Metropolitan News-Enterprise

 

Monday, October 26, 2015

 

Page 1

 

Man in ‘Haunted’ Attraction Assumed Risk—C.A.

 

By KENNETH OFGANG, Staff Writer

 

A man who fell while running away from an actor who “attacked” him while he was attending a Halloween attraction in San Diego’s Balboa Park assumed the risk of injury, the Fourth District Court of Appeal ruled Friday.

Div. One affirmed the judgment in favor of The Haunted Hotel, Inc., which operates four such attractions in San Diego County, including Balboa Park’s “Haunted Trail.”

Justice Gilbert Nares, in an unpublished opinion, said:

“The Haunted Trail features actors in ghoulish costumes who frighten, startle and sometimes chase patrons amid loud noises and flashing strobe lights in a one mile loop….Patrons follow a narrow trail in the natural park setting, passing from one horror set to the next, each telling a different gruesome story.  Along the way, actors jump out of dark spaces or spring from around corners, often inches away from patrons, holding bloody prop knives, axes or other weapons, or a severed body part.”

‘Carrie’ Effect

The plaintiff, Scott Griffin, is suing for injuries sustained in running after being subjected to the so-called “Carrie” effect. As in the movie of the same name, the experience appears to have come to an end, but the operator has in fact thrown one last scare into the mix.

At what appears to be the end of the attraction, there is a fence with an opening.

“When patrons have walked through the opening in the fence, they regroup on the park access road, thinking the attraction is over,” Nares explained. “But this is a fake exit. The access road is controlled by Haunted Hotel. A chainsaw-wielding actor with a gas powered chainsaw suddenly appears, starts the chainsaw, and charges at the patrons—providing a final scare. Although the chain has been removed from the chainsaw, it ‘still has the whole sound, the whole smell of a chain saw, and that’s what gives the effect of—people think it’s a real chain saw.’  During this last encounter, patrons are most prone to run away, with the actor giving chase.”

Warnings regarding the nature of the attraction are printed on the tickets, and appear on the attraction’s website—from which Griffin purchased his ticket—and in its other advertising. The defendant noted that over 250,000 patrons have attended the event in its 14 years of operation, and said 10 to 15 had fallen while running away from the final scare, with no other reported injuries.

Other ‘Scary’ Attractions

Griffin said he had previously been unfamiliar with the attraction, but chose to attend because some friends were planning to do so. He said he had attended other Halloween attractions, including Knott’s “Scary” Farm and possibly Universal Studios “Fright Night.”
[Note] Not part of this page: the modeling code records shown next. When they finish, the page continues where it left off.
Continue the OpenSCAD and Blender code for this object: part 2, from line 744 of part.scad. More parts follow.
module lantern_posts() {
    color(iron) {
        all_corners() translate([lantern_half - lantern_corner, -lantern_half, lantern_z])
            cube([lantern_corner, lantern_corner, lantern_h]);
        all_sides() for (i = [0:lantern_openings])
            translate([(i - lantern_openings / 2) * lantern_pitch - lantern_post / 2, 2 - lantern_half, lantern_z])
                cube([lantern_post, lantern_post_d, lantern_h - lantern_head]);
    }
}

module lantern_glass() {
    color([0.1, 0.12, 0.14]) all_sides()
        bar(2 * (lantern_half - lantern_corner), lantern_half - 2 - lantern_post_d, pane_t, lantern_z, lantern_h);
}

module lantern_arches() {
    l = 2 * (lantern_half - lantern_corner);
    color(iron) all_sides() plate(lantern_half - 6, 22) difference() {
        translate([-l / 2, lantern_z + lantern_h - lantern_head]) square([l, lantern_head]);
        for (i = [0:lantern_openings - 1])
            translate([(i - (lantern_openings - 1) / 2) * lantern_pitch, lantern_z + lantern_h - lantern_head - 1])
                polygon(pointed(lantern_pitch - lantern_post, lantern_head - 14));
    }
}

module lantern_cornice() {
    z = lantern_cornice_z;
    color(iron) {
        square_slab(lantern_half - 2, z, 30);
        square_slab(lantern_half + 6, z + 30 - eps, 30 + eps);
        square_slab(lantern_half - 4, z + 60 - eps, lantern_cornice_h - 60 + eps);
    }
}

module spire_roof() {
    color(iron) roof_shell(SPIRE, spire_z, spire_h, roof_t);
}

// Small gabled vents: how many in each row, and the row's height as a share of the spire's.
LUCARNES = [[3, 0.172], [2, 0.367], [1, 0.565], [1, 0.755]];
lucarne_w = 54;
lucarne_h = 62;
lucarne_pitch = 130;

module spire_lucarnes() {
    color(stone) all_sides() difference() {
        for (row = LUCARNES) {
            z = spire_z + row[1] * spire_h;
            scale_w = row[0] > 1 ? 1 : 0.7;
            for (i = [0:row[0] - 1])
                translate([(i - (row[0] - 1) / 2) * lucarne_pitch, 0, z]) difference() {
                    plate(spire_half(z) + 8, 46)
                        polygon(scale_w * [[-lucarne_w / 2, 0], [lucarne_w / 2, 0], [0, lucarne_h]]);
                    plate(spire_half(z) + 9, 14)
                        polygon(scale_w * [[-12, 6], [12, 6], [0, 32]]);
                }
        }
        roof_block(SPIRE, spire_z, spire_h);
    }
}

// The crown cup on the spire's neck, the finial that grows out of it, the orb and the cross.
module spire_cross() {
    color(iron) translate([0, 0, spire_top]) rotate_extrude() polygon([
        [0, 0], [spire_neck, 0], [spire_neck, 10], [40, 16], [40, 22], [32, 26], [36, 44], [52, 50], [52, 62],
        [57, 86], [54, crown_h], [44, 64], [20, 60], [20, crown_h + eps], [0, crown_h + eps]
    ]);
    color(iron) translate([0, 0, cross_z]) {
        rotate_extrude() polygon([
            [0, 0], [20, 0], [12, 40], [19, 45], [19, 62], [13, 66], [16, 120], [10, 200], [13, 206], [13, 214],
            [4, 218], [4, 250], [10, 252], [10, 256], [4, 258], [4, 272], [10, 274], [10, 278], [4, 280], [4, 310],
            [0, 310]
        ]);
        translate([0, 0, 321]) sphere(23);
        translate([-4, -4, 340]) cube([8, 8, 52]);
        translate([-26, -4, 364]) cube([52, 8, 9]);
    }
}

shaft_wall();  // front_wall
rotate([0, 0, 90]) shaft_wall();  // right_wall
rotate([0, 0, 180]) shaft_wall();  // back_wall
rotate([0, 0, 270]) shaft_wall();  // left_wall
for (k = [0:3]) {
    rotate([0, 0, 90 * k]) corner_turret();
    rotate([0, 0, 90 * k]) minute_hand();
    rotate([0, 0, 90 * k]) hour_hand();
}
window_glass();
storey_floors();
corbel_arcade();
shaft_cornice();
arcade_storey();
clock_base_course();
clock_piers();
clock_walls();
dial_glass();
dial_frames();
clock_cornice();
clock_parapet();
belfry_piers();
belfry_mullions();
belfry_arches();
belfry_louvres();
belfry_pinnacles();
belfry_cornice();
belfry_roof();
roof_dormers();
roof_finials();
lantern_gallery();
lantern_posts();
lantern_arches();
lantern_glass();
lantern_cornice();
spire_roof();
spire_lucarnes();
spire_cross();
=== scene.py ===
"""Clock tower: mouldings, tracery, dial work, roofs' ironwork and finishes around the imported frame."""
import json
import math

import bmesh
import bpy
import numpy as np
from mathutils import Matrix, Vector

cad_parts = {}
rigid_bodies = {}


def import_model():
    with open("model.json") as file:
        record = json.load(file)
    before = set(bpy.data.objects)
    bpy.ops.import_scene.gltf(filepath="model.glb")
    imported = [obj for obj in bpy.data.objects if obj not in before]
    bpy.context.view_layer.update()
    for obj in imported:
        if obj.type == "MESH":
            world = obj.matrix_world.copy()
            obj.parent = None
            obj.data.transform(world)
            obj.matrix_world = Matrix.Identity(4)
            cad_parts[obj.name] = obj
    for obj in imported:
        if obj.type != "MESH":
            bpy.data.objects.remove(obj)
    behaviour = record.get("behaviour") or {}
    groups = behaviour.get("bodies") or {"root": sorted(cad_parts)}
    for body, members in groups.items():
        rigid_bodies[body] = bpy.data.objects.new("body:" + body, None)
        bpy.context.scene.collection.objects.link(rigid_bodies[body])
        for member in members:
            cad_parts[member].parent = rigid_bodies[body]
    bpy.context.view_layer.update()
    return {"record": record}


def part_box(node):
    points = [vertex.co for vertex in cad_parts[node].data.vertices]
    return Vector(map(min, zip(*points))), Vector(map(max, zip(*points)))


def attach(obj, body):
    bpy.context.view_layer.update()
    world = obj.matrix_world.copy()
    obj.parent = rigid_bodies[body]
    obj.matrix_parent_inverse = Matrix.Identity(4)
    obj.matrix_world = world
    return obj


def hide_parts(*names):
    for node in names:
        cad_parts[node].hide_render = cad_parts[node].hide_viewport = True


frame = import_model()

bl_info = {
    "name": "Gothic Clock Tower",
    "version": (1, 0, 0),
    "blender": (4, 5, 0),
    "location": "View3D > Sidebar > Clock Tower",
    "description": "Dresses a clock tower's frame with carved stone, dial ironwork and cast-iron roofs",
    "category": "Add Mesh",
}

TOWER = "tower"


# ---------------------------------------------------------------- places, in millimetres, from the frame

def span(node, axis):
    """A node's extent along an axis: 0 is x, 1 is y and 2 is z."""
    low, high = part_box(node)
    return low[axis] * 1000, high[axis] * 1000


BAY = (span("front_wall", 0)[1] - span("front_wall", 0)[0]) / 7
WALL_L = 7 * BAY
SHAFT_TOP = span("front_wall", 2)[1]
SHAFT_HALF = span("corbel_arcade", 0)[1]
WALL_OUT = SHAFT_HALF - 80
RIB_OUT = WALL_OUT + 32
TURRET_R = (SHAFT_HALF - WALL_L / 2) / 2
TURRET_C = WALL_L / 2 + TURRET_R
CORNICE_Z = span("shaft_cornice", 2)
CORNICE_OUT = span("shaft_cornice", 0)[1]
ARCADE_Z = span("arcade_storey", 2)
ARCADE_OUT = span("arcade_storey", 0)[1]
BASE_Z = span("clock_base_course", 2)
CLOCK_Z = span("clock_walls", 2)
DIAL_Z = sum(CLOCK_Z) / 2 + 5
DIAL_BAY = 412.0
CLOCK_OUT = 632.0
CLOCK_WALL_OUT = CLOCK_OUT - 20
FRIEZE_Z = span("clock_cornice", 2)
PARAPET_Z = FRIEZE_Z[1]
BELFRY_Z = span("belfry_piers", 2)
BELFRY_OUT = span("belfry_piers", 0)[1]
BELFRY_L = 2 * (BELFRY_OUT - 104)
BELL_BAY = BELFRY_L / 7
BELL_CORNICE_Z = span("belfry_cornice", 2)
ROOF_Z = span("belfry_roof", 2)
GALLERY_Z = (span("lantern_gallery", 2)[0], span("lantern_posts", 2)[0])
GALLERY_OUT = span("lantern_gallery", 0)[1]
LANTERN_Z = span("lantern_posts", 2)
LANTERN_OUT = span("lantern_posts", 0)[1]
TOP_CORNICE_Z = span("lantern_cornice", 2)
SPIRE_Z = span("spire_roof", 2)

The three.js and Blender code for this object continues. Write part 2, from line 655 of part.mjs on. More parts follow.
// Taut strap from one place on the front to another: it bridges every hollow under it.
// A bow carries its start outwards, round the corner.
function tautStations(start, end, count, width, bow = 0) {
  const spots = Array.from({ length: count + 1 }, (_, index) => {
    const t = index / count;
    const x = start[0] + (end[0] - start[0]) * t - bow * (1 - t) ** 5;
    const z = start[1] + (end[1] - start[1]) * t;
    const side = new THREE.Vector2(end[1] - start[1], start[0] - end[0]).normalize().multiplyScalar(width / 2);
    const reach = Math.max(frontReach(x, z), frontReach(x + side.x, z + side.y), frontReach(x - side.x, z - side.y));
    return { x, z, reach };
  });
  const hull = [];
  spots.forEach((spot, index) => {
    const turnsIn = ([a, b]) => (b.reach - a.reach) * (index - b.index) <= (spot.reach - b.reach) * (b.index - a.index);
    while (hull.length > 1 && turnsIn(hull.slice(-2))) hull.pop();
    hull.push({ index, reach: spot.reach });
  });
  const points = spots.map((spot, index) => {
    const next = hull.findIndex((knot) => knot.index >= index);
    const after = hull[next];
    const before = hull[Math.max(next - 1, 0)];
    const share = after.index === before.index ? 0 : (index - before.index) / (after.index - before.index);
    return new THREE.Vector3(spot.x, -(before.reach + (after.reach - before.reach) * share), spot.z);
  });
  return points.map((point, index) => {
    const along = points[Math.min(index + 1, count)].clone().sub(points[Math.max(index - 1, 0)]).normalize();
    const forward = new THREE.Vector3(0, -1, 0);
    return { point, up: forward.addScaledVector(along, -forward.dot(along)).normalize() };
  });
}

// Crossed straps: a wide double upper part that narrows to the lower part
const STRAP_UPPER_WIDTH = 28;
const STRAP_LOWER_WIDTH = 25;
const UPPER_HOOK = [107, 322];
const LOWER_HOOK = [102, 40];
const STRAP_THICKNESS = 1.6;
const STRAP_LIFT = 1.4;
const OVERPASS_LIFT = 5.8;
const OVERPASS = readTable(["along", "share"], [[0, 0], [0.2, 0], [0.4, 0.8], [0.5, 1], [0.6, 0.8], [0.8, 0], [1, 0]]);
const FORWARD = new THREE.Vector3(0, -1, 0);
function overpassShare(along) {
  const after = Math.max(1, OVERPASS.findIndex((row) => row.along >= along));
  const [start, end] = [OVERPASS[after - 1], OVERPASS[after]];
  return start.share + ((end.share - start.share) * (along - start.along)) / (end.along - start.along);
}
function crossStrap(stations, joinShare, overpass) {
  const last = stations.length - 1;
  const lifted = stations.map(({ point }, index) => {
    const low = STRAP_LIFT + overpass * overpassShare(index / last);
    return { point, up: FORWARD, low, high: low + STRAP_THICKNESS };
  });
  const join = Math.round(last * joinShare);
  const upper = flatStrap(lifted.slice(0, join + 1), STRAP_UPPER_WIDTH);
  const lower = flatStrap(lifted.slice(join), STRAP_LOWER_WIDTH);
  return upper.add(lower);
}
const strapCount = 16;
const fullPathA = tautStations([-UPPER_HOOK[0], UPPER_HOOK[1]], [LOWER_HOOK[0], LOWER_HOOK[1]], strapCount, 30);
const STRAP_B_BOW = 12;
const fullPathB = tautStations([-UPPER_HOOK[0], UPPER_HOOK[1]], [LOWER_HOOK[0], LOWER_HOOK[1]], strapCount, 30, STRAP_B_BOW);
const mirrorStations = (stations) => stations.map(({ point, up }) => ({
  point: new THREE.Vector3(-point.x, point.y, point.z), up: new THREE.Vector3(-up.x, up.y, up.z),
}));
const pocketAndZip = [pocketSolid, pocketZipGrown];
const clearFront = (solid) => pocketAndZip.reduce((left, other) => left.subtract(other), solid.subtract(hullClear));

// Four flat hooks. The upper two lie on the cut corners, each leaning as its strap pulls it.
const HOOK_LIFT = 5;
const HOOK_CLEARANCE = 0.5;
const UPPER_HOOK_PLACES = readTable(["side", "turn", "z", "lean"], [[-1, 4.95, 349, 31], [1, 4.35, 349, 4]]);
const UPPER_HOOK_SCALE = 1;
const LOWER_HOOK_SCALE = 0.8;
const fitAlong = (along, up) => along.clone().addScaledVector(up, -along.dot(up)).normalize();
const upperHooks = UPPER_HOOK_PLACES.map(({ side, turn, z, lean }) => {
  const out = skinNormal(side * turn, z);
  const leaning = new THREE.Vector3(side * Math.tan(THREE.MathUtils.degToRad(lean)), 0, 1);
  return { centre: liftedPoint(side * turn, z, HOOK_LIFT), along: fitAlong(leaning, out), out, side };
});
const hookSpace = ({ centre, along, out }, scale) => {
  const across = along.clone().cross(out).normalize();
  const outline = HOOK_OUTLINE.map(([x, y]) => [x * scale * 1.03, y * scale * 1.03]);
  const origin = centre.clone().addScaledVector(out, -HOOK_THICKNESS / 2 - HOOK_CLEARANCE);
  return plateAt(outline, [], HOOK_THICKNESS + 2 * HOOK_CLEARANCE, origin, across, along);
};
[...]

The attraction was fun, he said, until after he exited, believing it was “clear that we were done with the experience.” As he and his friends giggled and laughed, he said, someone “came at me with” a chainsaw.

He said he “started running away because it felt unsafe with his chainsaw because h was pointing it at me.”

With the man “literally running after” him, he testified, he was “fearful for my safety big time” and continued running until he fell down and injured his wrist.

A representative of the attraction testified that the purpose of the attraction is to “scare the hell out of them as much as you possibly can” without hurting anyone. Griffin “was never in harm,” he said.

While Griffin said he told the man to stop, the defendant’s representative said the actors never chase someone who tells them to stop because it’s “not fun” if the person isn’t running away.

San Diego Superior Court Judge Katherine A. Bacal granted The Haunted Hotel’s motion for summary judgment, agreeing with the defendant that Nalwa v. Cedar Fair, L.P. (2012) 55 Cal.4th. 1148, extending the primary assumption of risk doctrine to similar attractions, controlled.

Case Not Distinguishable

Rejecting the plaintiff’s argument that his case was distinguishable because the “Carrie” scare occurred outside the attraction, Bacal noted that “all the activities took place on and within defendant’s boundaries, although plaintiff was unaware of that fact.”

She added that there is no requirement that the plaintiff be subjectively aware of the extent of the risk for the doctrine to apply, and said Griffin “was still within the scary experience he purchased” and had assumed the inherent risk that he might become so frightened he would run away.

“[W]ho would want to go to a haunted house that is not scary?,” the judge wrote.

The appellate panel agreed, rejecting the plaintiff’s claim that a jury question existed as to whether the defendant’s employees conduct expanded the risk beyond that inherent in the activity.

Whether the defendant has expanded the risk is  an aspect of the defendant’s duty and thus an issue of law, Nares explained.   

“The risk inherent in the Haunted Trail’s Carrie effect ending—that a patron would be lulled into a false sense of safety by a fake exit, and then be confronted with an extreme scare event that would cause the person to flee (and fall while fleeing)—is exactly the risk Griffin experienced,” the justice concluded.

The case is Griffin v. The Haunted Hotel, Inc., D066715.